Favourite story of this series: The Curse of Peladon.


  1. Posted by Owen Smith at 11:40am on 23 February 2014

    I'm a bit surprised that New Who hasn't done a fall of Atlantis story yet. I'm sure it will get round to it.

    The changing character of Pertwee's doctor you refer to reminds me of my annoyance at the change in Tennant's doctor. I liked his early period a lot, helped by Martha being my favourite new series companion.
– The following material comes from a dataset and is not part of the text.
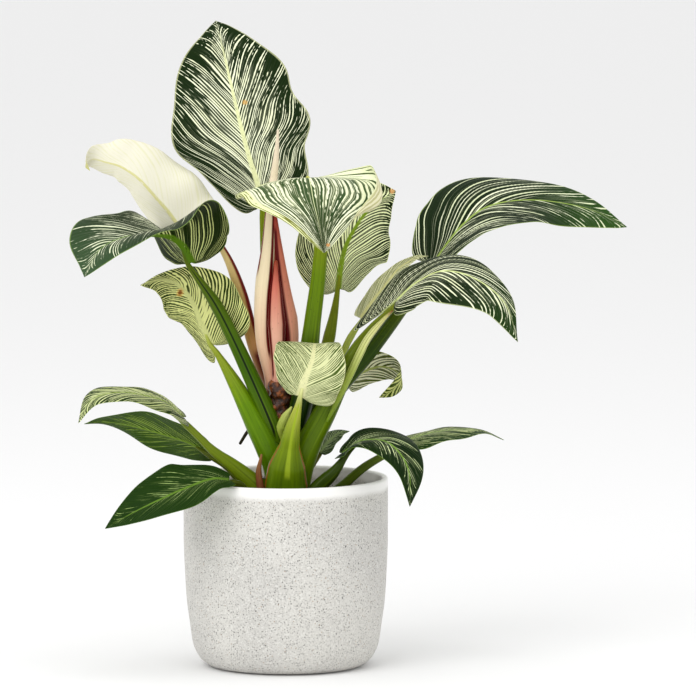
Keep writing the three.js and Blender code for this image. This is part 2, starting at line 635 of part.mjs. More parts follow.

When they had Tennant's doctor become all miserable and morose and travel without a regular companion for a year of somewhat wasted one offs it really annoyed me.

  2. Posted by RogerBW at 12:49pm on 23 February 2014

    I think something similar was tried with Colin Baker's doctor, but the fans turned off in droves before the arc could become apparent.

  3. Posted by Owen Smith at 06:20pm on 24 February 2014

    And Colin Baler was supposed to be an annoying doctor that everyone disliked, who would gradually become a nice person. But the BBC Director General didn't like his doctor, and a condition of continuning Doctor Who was that the actor must change. Which lead to Sylvester McCoy, who I quite liked as the doctor (though some of the scripts he had were dire). I also liked Ace as a companion, so that's another thing to recommend the McCoy era.

    But I digress. The point is that long term arcs involving a change in the doctor's personality have a history of back firing.

  4. Posted by RogerBW at 06:28pm on 24 February 2014

    I suspect that when we get to that late stage of the show I'll be digging more into the production politics in order to avoid thinking too hard about how anyone could have thought Timelash was a good idea. Something I'm definitely noticing from this serial rewatch, which I didn't get when picking out stories individually, is the effect of changes to the production team and the way a lead actor can start to feel that he's in charge.